* **The problem**: Every line in the data below from the one containing "return lid + pad - dish" down to the one containing "depsgraph = bpy.context.evaluated_depsgraph_get()", both included, must be retyped exactly; no other line is to appear.

* **Supplied information**:
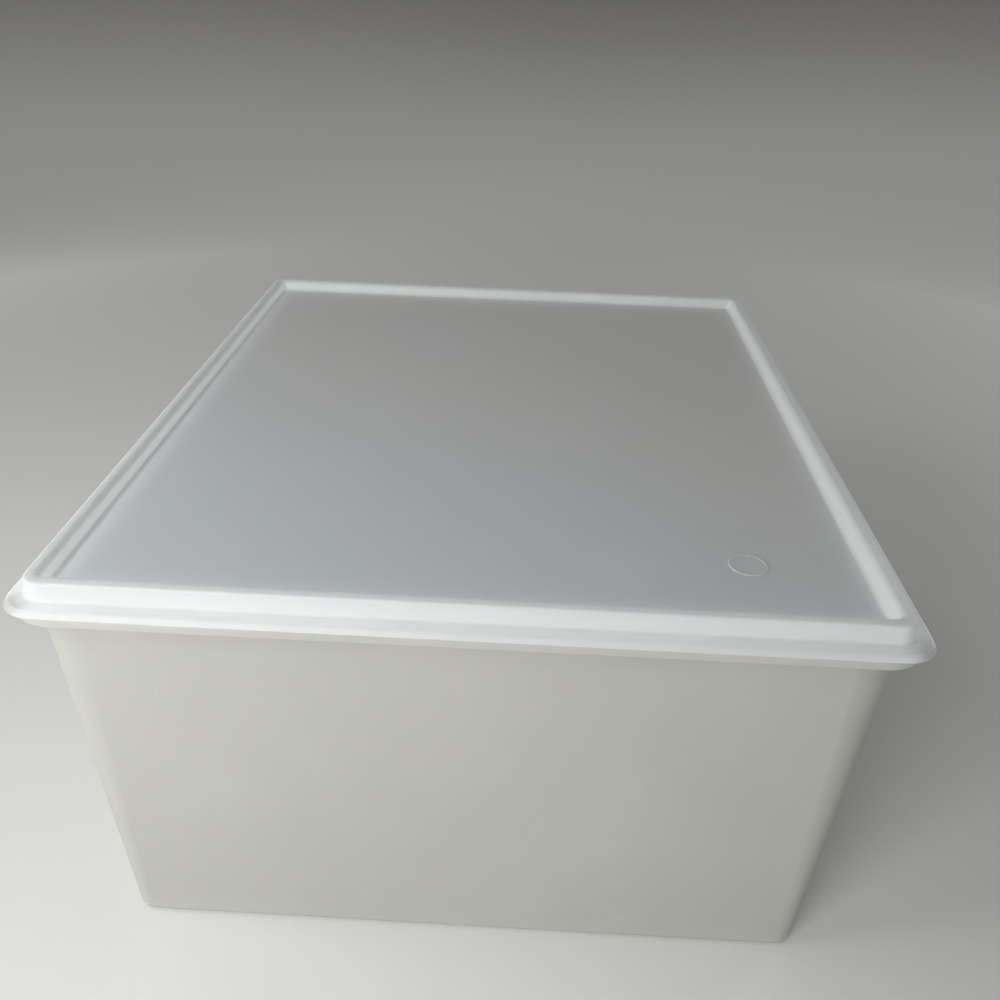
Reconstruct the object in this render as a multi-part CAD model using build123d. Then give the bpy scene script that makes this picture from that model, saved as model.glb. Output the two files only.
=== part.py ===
from build123d import *
import os

os.makedirs("parts", exist_ok=True)

# Dough proofing container: a thin-walled tub with leaning walls and a press-on lid.
# Millimetres. X runs across the front, Y from front to back, Z up from the table.
# A level is (spread, corner, height): a rounded rectangle that stands out from the
# tub's wall line by spread, has corners of radius corner and lies at height.

# Tub walls and floor
body_width = 390.0  # outside, where the walls meet the rim
body_length = 461.0
foot_corner = 9.0  # vertical corners are cones: tight here, wide at the rim
tub_height = 223.8  # table to the top of the sealing lip
wall_lean = 15.0  # how far each wall leans out between foot and rim
wall = 2.4
floor_wall = 2.8
foot_edge = 3.5  # rounding under the foot
floor_edge = 5.0  # rounding inside, where walls meet floor
foot_band = 14.0  # width of the band that stands on the table
foot_hollow = 0.8  # how far the middle of the floor is lifted off the table
foot_hollow_corner = 12.0

# Rim ledge, its down-turned skirt and the sealing lip
rim_reach = 5.4  # how far the ledge stands out from the wall line
rim_corner = 20.6
ledge_wall = 2.0
ledge_edge = 1.4
skirt_wall = 1.9
skirt_drop = 5.3
skirt_flare = 0.4  # how far the skirt leans out on its way down
skirt_bevel = 0.6
lip_height = 10.8
lip_wall = 2.6
lip_inset = 3.5  # the lip stands this far inside the wall line
lip_corner = 6.5
lip_bevel = 1.0
haunch = 5.0  # height of the slope inside that carries the lip
haunch_corner = 12.0

# Lid
lid_wall = 1.7
lip_gap = 0.3  # clearance between the lip and the walls of its groove
seat_gap = 0.3  # clearance under the groove's roof and under the flange
groove_bevel = 0.7  # fills the groove's inner roof corner behind the crest's broad rounding
ring_height = 8.8  # crest down to the step above the flange
ring_flare = 1.2
step_edge = 1.2
crest_outer_edge = 1.3
crest_inner_edge = 3.2  # the crest rolls broadly over into the recess
flange_reach = 7.7  # how far the flange stands out from the wall line
flange_corner = 16.2
flange_fall = 0.6  # from the step down to where the flange turns down
flange_flare = 1.6  # how far its down-turned edge leans out
flange_bend = 1.8
flange_bevel = 0.5
recess_depth = 7.3
recess_slope = 2.0
recess_corner = 3.0
recess_edge = 2.4

# Round moulding mark on the panel, towards the front right corner
mark_diameter = 19.0
mark_height = 0.4
mark_land = 1.5
mark_dish = 0.25
mark_bevel = 0.2
mark_from_side = 63.0  # from the ring's outer face to the mark's centre
mark_from_front = 54.0

overrun = 5.0  # how far a cut runs past what it cuts
arc_middle = 1 - 0.5**0.5  # how far in a rounding's middle lies, as a share of its radius

# Heights and places that follow
ledge_top = tub_height - lip_height
skirt_bottom = ledge_top - skirt_drop
haunch_foot = ledge_top - haunch
lip_outer = -lip_inset
lip_inner = lip_outer - lip_wall
groove_outer = lip_outer + lip_gap
groove_inner = lip_inner - lip_gap
groove_roof = tub_height + seat_gap
crest_top = groove_roof + lid_wall
crest_outer = groove_outer + lid_wall
crest_inner = groove_inner - lid_wall
ring_foot = crest_top - ring_height
flange_turn = ring_foot - flange_fall
flange_bottom = ledge_top + seat_gap
panel_top = crest_top - recess_depth


def outline(spread, corner, height):
    """A level rounded rectangle that stands out from the tub's wall line."""
    shape = RectangleRounded(body_width + 2 * spread, body_length + 2 * spread, corner)
    return Pos(0, 0, height) * shape


def block(*levels):
    """A solid whose sides run straight from each level to the next one up."""
    stages = [
        loft([outline(*lower), outline(*upper)], ruled=True)
        for lower, upper in zip(levels, levels[1:])
    ]
    whole = stages[0].fuse(*stages[1:]) if len(stages) > 1 else stages[0]
    left = split(whole, bisect_by=Plane.YZ, keep=Keep.BOTTOM)  # its corners are true cones
    return left + mirror(left, about=Plane.YZ)


def edges_at(solid, height):
    """The edges that lie level at one height."""
    return solid.edges().filter_by_position(Axis.Z, height, height)


def wall_level(height, depth=0):
    """A level of the leaning walls, at a depth inside their outer face."""
    lean = wall_lean * height / ledge_top
    return lean - wall_lean - depth, foot_corner + lean - depth, height


def rim_level(spread, height):
    """A level of the rim's ledge and skirt."""
    return spread, rim_corner + spread - rim_reach, height


def flange_level(spread, height):
    """A level of the lid's flange."""
    return spread, flange_corner + spread - flange_reach, height


def seal_level(spread, height):
    """A level of the seal: lip, groove and ring turn round the same corner centres."""
    return spread, lip_corner + spread - lip_outer, height


def make_tub():
    """Walls, floor, rim ledge with its skirt, and the sealing lip, in one moulding."""
    body = block(wall_level(0), wall_level(ledge_top))
    body = fillet(edges_at(body, 0), foot_edge)

    skirt_reach = rim_reach + skirt_flare
    rim = block(
        rim_level(skirt_reach - skirt_bevel, skirt_bottom),
        rim_level(skirt_reach, skirt_bottom + skirt_bevel),
        rim_level(rim_reach, ledge_top - ledge_edge),
        rim_level(rim_reach - ledge_edge * arc_middle, ledge_top - ledge_edge * arc_middle),
        rim_level(rim_reach - ledge_edge, ledge_top),
    )
    rim -= block(
        rim_level(skirt_reach - skirt_wall, skirt_bottom),
        rim_level(rim_reach - skirt_wall, ledge_top - ledge_wall),
    )

    lip = block(seal_level(lip_outer, ledge_top - ledge_wall), seal_level(lip_outer, tub_height))

    cavity = block(wall_level(floor_wall, wall), wall_level(haunch_foot, wall))
    cavity = fillet(edges_at(cavity, floor_wall), floor_edge)
    throat = block(
        wall_level(haunch_foot, wall),
        (lip_inner, haunch_corner, ledge_top - ledge_wall),
        (lip_inner, haunch_corner, ledge_top),
    )
    mouth = block(seal_level(lip_inner, ledge_top), seal_level(lip_inner, tub_height + overrun))
    hollow = block(
        (-wall_lean - foot_band, foot_hollow_corner, -overrun),
        (-wall_lean - foot_band, foot_hollow_corner, foot_hollow),
    )
    tub = body + rim + lip - cavity - throat - mouth - hollow
    return chamfer(edges_at(tub, tub_height), lip_bevel)


def make_mark():
    """The round moulding mark on the panel: a low pad and the shallow dish in it."""
    upwards = (Align.CENTER, Align.CENTER, Align.MIN)
    along_x = body_width / 2 + crest_outer - mark_from_side
    along_y = mark_from_front - body_length / 2 - crest_outer
    pad = Pos(along_x, along_y, panel_top) * Cylinder(mark_diameter / 2, mark_height, align=upwards)
    pad = chamfer(pad.edges().group_by(Axis.Z)[-1], mark_bevel)
    dish_floor = panel_top + mark_height - mark_dish
    dish = Pos(along_x, along_y, dish_floor) * Cylinder(mark_diameter / 2 - mark_land, overrun, align=upwards)
    return pad, dish


def make_lid():
    """Sunk panel, raised ring with its groove, and the flared flange, in one moulding."""
    outside = block(
        flange_level(flange_reach - flange_bevel, flange_bottom),
        flange_level(flange_reach, flange_bottom + flange_bevel),
        flange_level(flange_reach - flange_flare, flange_turn),
        seal_level(crest_outer + ring_flare, ring_foot),
        seal_level(crest_outer, crest_top),
    )
    outside = fillet(edges_at(outside, crest_top), crest_outer_edge)
    outside = fillet(edges_at(outside, ring_foot), step_edge)
    outside = fillet(edges_at(outside, flange_turn), flange_bend)

    underside = block(
        flange_level(flange_reach - lid_wall, flange_bottom - overrun),
        flange_level(flange_reach - lid_wall, flange_bottom),
        flange_level(flange_reach - flange_flare - lid_wall, flange_turn - lid_wall),
        seal_level(groove_outer + ring_flare, ring_foot - lid_wall),
        seal_level(groove_outer, groove_roof),
    )
    tray_foot = panel_top - lid_wall
    tray_corner = recess_corner + lid_wall
    slope_left = recess_slope * (1 - recess_edge / (groove_roof - tray_foot))
    tray = block(
        (groove_inner - recess_slope - recess_edge, tray_corner - recess_edge, tray_foot),
        (groove_inner - slope_left, tray_corner, tray_foot + recess_edge),
        seal_level(groove_inner, groove_roof - groove_bevel),
        seal_level(groove_inner + groove_bevel, groove_roof),
    )
    recess = block(
        (crest_inner - recess_slope, recess_corner, panel_top),
        seal_level(crest_inner, crest_top),
    )
    recess = fillet(edges_at(recess, panel_top), recess_edge)
    lid = outside - underside + tray - recess
    crest = lid.faces().sort_by(Axis.Z)[-1]
    lid = fillet(crest.inner_wires()[0].edges(), crest_inner_edge)
    pad, dish = make_mark()
    return lid + pad - dish


parts = {"tub": make_tub(), "lid": make_lid()}
for name, shape in parts.items():
    print(name, shape.is_valid, len(shape.solids()), round(shape.volume))
    export_step(shape, f"parts/{name}.step")
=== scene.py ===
import math

import bmesh
import bpy
from bpy.props import FloatProperty, FloatVectorProperty, IntProperty, PointerProperty
from mathutils import Matrix, Vector


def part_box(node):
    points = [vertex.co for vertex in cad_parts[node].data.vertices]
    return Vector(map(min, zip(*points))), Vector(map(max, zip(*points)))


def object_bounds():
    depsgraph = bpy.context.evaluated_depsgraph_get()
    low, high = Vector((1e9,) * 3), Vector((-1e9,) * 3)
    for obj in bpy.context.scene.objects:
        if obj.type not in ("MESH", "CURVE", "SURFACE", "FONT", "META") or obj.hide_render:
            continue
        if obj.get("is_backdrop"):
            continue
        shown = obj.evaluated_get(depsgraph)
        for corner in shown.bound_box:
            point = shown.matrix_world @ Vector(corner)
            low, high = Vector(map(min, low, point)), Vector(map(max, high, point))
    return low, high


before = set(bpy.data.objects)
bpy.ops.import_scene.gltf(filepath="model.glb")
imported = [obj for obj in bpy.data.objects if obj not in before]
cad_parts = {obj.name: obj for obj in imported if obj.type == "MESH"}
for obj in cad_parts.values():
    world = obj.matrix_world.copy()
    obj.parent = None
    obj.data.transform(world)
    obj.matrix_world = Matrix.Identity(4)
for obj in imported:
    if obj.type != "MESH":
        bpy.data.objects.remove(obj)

bl_info = {
    "name": "Dough proofing container",
    "version": (1, 0, 0),
    "blender": (4, 5, 0),
    "location": "3D View > Sidebar > Container",
    "description": "Finishes the tub and its lid, and sets up the floor, the lights and the camera",
    "category": "Object",
}

# Metres, in the frame of the solids: front towards -Y, floor at Z = 0
cad_low, cad_high = (Vector(corner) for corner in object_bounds())
tub_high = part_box("tub")[1]
lid_low, lid_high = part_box("lid")

# Where the lid's finish changes, measured in from the flange's edge: each change's start and end
WORN_HEM = (0.0, 0.002)
PAINTED_SHADE_HEM_TO_FLANGE = (0.0012, 0.0026)
FLANGE_TO_RING = (0.0065, 0.0090)
PAINTED_SHADE_CORNER_TO_FLANGE = (0.007, 0.018)  # measured in from the farther edge
RING_TO_INNER_WALL = (0.0120, 0.0140)
# Painted light: the pale band at the ring's foot begins and ends at these depths
PAINTED_LIGHT_SEAM_BEGINS = (0.0170, 0.0180)
INNER_WALL_ENDS = (0.0172, 0.0192)
PAINTED_LIGHT_SEAM_ENDS = (0.0186, 0.0200)
RIM_TO_PANEL = (0.0, 0.004)  # measured in from the panel's edge
LAMPS_STOP = (0.004, 0.010)  # the same: where lamps no longer shine through the skin

# The lid's strengths of painted light, and the noise in its drift of colour and its flow lines
PAINTED_LIGHT_SEAM_STRENGTH = 0.7
PAINTED_GLOW_STRENGTH = 0.45
PAINTED_REFLECTION_ACROSS = 0.4  # how much the painted reflection's tint follows X, as a share of how much it follows Y
DRIFT_NOISE = 0.6
DRIFT_RANGE = (-0.05, 0.42)
WANDER = 1.2  # how far a flow line strays, in distances between them
WANDER_SIZE = 0.12
STREAK_RANGE = (0.35, 0.65)

# Painted shade: where the tub's wall is darkened under its rim and in the skirt's shadow, in
# heights, and how far
PAINTED_SHADE_UNDER_RIM = (0.1920, 0.2055)
PAINTED_SHADE_UNDER_RIM_STRENGTH = 0.24
PAINTED_SHADOW_UNDER_SKIRT = (0.2040, 0.2052)
PAINTED_SHADOW_UNDER_SKIRT_STRENGTH = 0.22

# Other changes in height
RIM_FADE = 0.0015  # how far below its full height a change in the tub begins
WORN_LIP = (-0.002, -0.0005)  # measured from the tub's top
WORN_CREST = (-0.0012, -0.0002)  # measured from the lid's top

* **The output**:
    return lid + pad - dish


parts = {"tub": make_tub(), "lid": make_lid()}
for name, shape in parts.items():
    print(name, shape.is_valid, len(shape.solids()), round(shape.volume))
    export_step(shape, f"parts/{name}.step")
=== scene.py ===
import math

import bmesh
import bpy
from bpy.props import FloatProperty, FloatVectorProperty, IntProperty, PointerProperty
from mathutils import Matrix, Vector


def part_box(node):
    points = [vertex.co for vertex in cad_parts[node].data.vertices]
    return Vector(map(min, zip(*points))), Vector(map(max, zip(*points)))


def object_bounds():
    depsgraph = bpy.context.evaluated_depsgraph_get()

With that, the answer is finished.